Theoretical investigation of carbon dioxide adsorption on MgH 2 with a cobalt catalyst

Abstract

CO 2 adsorption mechanisms were investigated on an MgH 2 substrate using CO 2 activation. Cobalt catalyst enhanced CO 2 chemical adsorption on top of Co SAC, while non-catalysed MgH 2 induced CO 2 physisorption on top of MgH 2 interatomic cavities. This work presents a theoretical investigation of carbon dioxide (CO 2 ) adsorption on MgH 2 and its reaction (chemisorption) with cobalt doped MgH 2 . The focus of this study is the properties and mechanisms involved in CO 2 adsorption on clean MgH 2 surfaces and the role of Co in enhancing the adsorption process. Density functional theory (DFT) calculations were performed to examine different CO 2 adsorption sites on the MgH 2 surface along with the adsorption distances, binding energies, and geometric parameters.

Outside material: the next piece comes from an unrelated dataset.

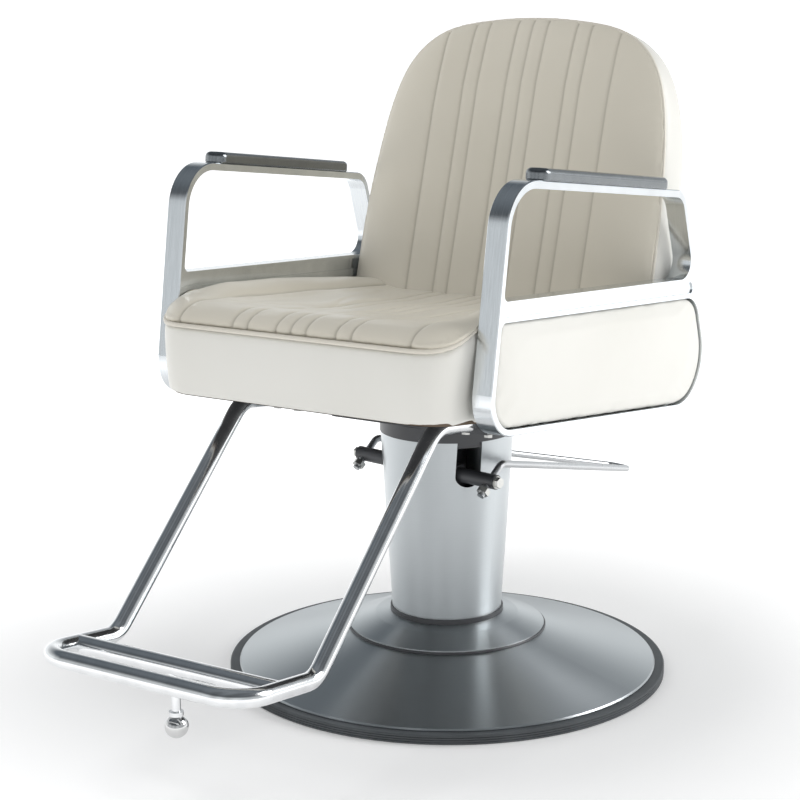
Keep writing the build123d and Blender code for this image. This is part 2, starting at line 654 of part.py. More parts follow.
def rail_channel():
    """Round-ended recess along the middle rail."""
    foot, rear, top, front = arm_sides()
    low = shifted(line_through(*RAIL_FOOT_LINE), 6)
    high = shifted(line_through(*RAIL_TOP_LINE), -5)
    front_in = shifted(front, ARM_BAND_T - 2)
    rear_in = shifted(rear, ARM_BAND_T + 8)
    return window([(meet(front_in, low), 4), (meet(rear_in, low), 6), (meet(rear_in, high), 6),
                   (meet(front_in, high), 4)])


def in_arm(shape):
    """Moves a piece drawn with the chair's y and z into the arm's splayed frame."""
    return ARM_PLACE * Pos(0, -ARM_PIVOT_Y, 0) * shape


def pad_place():
    """Frame of the arm pad: its origin on the top bar, its X along the bar to the rear."""
    top = arm_sides()[2]
    start, way = top
    slope = way.Y / way.X
    middle_y = (PAD_FRONT_Y + PAD_REAR_Y) / 2
    middle_z = start.Y + slope * (middle_y - start.X)
    return Pos(ARM_BAND_W / 2, middle_y, middle_z) * Rot(X=degrees(atan(slope))) * Rot(Z=90), slope


def arm_pieces():
    arm = yz_solid(arm_face(), 0, ARM_BAND_W)
    arm = chamfer(arm.edges().group_by(Axis.X)[-1] + arm.edges().group_by(Axis.X)[0], 1.2)
    arm -= yz_solid(upper_window(), -1, ARM_BAND_W + 1)
    arm -= yz_solid(lower_window(), WEB_T, ARM_BAND_W + 1)
    arm -= yz_solid(rail_channel(), ARM_BAND_W - CHANNEL_DEPTH, ARM_BAND_W + 1)
    arm -= yz_solid(rail_channel(), -1, CHANNEL_DEPTH)
    panel = yz_solid(lower_window(0.6), WEB_T + PANEL_BOARD_T, ARM_BAND_W - 1)
    panel = fillet(panel.edges().group_by(Axis.X)[-1], 5)
    board = yz_solid(lower_window(1.5), WEB_T, WEB_T + PANEL_BOARD_T)
    bolts = []
    for y in ARM_BOLT_YS:
        place = Pos(WEB_T, y, seat_bottom_z(y) + ARM_BOLT_RISE) * Rot(Y=-90)
        bolts.append(place * hex_screw(4, 4 + 36, 13, 5))
        arm -= place * rod(4 + HOLE_FIT, -1, WEB_T + 1)
        board -= place * rod(9, -PANEL_BOARD_T, 0)
    place, slope = pad_place()
    length = (PAD_REAR_Y - PAD_FRONT_Y) * (1 + slope * slope) ** 0.5
    pad = extrude(SlotOverall(length, PAD_W), PAD_T)
    pad = fillet(pad.edges().group_by(Axis.Z)[-1], PAD_ROUND)
    pad = chamfer(pad.edges().group_by(Axis.Z)[0], 1.5)
    pad_screws = []
    for along in (-90, 90):
        spot = Pos(along, 0, -ARM_TOP_T)
        pad_screws.append(place * spot * (rod(2.5, 0.5, ARM_TOP_T + 7) + rod(4.5, 0.5, 3)))
        arm -= place * spot * (rod(2.5 + HOLE_FIT, -1, ARM_TOP_T + 1) + rod(4.5 + HOLE_FIT, -1, 3))
        pad -= spot * rod(2.5 + HOLE_FIT, ARM_TOP_T - 1, ARM_TOP_T + 7.2)
    pad = place * pad
    for side, name in ((1, "left"), (-1, "right")):
        for stem, shape in (("arm", arm), ("arm_pad", pad), ("side_panel", panel), ("panel_board", board)):
            placed = in_arm(shape)
            keep(f"{stem}_{name}", placed if side > 0 else mirror(placed, Plane.YZ))
    keep("arm_bolts", group([part for bolt in bolts for part in both_sides(in_arm(bolt))]))
    keep("arm_pad_screws", group([part for screw in pad_screws for part in both_sides(in_arm(screw))]))


# ---- Footrest ------------------------------------------------------------------------------
def tread_z(y):
    """Height of the tread's tubes, which rise a little to the front."""
    return KNEE[1] + TREAD_RISE * (KNEE[0] - y)


def footrest_pieces():
    drop = DUST_H + FOOT_TUBE_R
    rear_y = -10.0
    side = [
        (Vector(FOOT_HALF_W, rear_y, seat_bottom_z(rear_y, drop)), 0),
        (Vector(FOOT_HALF_W, LEG_TOP[0], seat_bottom_z(LEG_TOP[0], drop)), 45),
        (Vector(FOOT_HALF_W, *KNEE), 34),
        (Vector(FOOT_HALF_W, TREAD_FRONT_Y, tread_z(TREAD_FRONT_Y)), 44)]
    path = side + [(mirrored(point), radius) for point, radius in reversed(side)]
    wire = Wire(rounded_edges(path))
    start = Plane(origin=side[0][0], z_dir=side[1][0] - side[0][0])
    outside = sweep(start * Circle(FOOT_TUBE_R), path=wire)
    inside = sweep(start * Circle(FOOT_TUBE_R - TUBE_WALL), path=wire)
    keep("footrest_frame", outside - inside)
    bar_z = tread_z(REAR_BAR_Y)
    bar = Pos(0, REAR_BAR_Y, bar_z) * rod_x(FOOT_TUBE_R, -FOOT_HALF_W, FOOT_HALF_W) - outside
    keep("footrest_bar", max(bar.solids(), key=lambda solid: solid.volume))
    stem = rod(STEM_R, BALL_Z + BALL_R - 4, bar_z) + rod(9, bar_z - FOOT_TUBE_R - 4, bar_z)
    stem += rod(8.5, BALL_Z + BALL_R - 0.5, BALL_Z + BALL_R + 4.5)
    stem = Pos(0, REAR_BAR_Y, 0) * stem - bar
    ball = Pos(0, REAR_BAR_Y, BALL_Z) * Sphere(BALL_R)
    stem = max(stem.solids(), key=lambda solid: solid.volume)
    keep("ball_stem", stem)
    keep("ball", ball - stem)

    clamps = []
    screws = []
    clamp_h = 2 * FOOT_TUBE_R + 3
    for y in (-165.0, -40.0):
        for sign in (-1, 1):
            place = Pos(sign * FOOT_HALF_W, y, seat_bottom_z(y, DUST_H)) * Rot(X=-SEAT_ANGLE)
            channel_r = FOOT_TUBE_R + HOLE_FIT
            channel = Pos(0, 0, -FOOT_TUBE_R) * (
                Rot(X=90) * Cylinder(channel_r, 40) + Pos(0, 0, channel_r) * Box(2 * channel_r, 40, 2 * channel_r))
            clamp = place * (Pos(0, 0, -clamp_h / 2) * Box(44, 26, clamp_h) - channel)
            for reach in (-16.5, 16.5):
                spot = place * Pos(reach, 0, -clamp_h)
                drill = spot * rod(3 + HOLE_FIT, -1, clamp_h + DUST_H + BOARD_H - 3)
                screws.append(spot * hex_screw(3, clamp_h + DUST_H + BOARD_H - 4, 10, 4))
                clamp -= drill
                NODES["seat_board"] -= drill
                NODES["dust_cover"] -= drill
            clamps.append(clamp)
    keep("footrest_clamps", group(clamps))
    keep("clamp_screws", group(screws))


base_pieces()
column_pieces()
pump_pieces()
lift_pieces()
lever_pieces()
seat_pieces(carrier_pieces())
back_pieces()
arm_pieces()
footrest_pieces()
os.makedirs("parts", exist_ok=True)
for node, shape in NODES.items():
    export_step(shape, f"parts/{node}.step")
    print(node, len(shape.solids()), round(shape.volume / 1000, 1), "cm3")
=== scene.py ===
import bmesh
import bpy
import json
import math
from math import pi, radians
from mathutils import Matrix, Vector
from mathutils.bvhtree import BVHTree
from mathutils.kdtree import KDTree


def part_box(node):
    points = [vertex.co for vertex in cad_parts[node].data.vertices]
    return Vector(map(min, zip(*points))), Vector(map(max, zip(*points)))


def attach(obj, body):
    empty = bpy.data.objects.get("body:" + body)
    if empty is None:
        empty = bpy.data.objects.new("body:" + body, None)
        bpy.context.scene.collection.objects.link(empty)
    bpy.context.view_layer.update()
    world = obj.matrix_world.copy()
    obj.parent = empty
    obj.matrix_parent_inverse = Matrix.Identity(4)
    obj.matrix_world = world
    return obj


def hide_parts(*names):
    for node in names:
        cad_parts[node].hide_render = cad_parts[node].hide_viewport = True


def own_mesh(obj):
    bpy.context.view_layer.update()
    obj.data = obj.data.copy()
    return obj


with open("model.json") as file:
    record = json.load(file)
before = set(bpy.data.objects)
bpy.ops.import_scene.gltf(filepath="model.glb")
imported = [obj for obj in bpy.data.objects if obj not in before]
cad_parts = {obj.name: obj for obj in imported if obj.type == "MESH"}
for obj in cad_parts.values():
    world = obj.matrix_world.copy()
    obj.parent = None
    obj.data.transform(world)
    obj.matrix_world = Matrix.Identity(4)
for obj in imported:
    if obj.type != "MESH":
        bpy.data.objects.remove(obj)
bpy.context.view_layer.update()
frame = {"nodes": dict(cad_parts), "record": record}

# %% [markdown]
# ## The bench that builds finishes
# A finish is a network of shader nodes. Wiring it by hand hides the thought behind it, so a small
# class wraps each output and lets plain arithmetic add the Math nodes. Any other node comes from
# one method that takes its type, its settings and what goes into its sockets.
# %% The bench that builds finishes


class Signal:
    """One node output that can be used in arithmetic."""

    def __init__(self, finish, socket):
        self.finish, self.socket = finish, socket

    def math(self, operation, *others):
        return self.finish.node("ShaderNodeMath", {"operation": operation}, dict(enumerate((self, *others))))

    def __add__(self, other):
        return self.math("ADD", other)

    def __mul__(self, other):
        return self.math("MULTIPLY", other)

    def __sub__(self, other):
        return self.math("SUBTRACT", other)

    def __rsub__(self, other):
        return self.finish.node("ShaderNodeMath", {"operation": "SUBTRACT"}, {0: other, 1: self})

    def __pow__(self, other):
        return self.math("POWER", other)

    __radd__, __rmul__ = __add__, __mul__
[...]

The results indicate that physical adsorption of CO 2 occurs on MgH 2 with similar adsorption energies at different adsorption sites. The coverage effect of CO 2 molecules on MgH 2 was also investigated, revealing an increased affinity of CO 2 with higher surface coverage. However, excessive coverage led to a decrease in adsorption efficiency due to competing surface adsorption and intermolecular interactions. The orientation of adsorbed CO 2 molecules shifted from parallel to quasi-perpendicular arrangements upon adsorption, with notable deformations observed at higher coverage, which gives a hint of CO 2 activation. Furthermore, the study explores the CO 2 adsorption capacity of MgH 2 in comparison to other materials reported in the literature, showcasing its medium to strong affinity for CO 2 . Additionally, the effectiveness of a single Co atom and Co clusters as catalysts for CO 2 adsorption on MgH 2 was examined. Overall, this theoretical investigation provides insights into the CO 2 adsorption properties of MgH 2 and highlights the potential of Co catalysts to enhance the efficiency of the methanation process.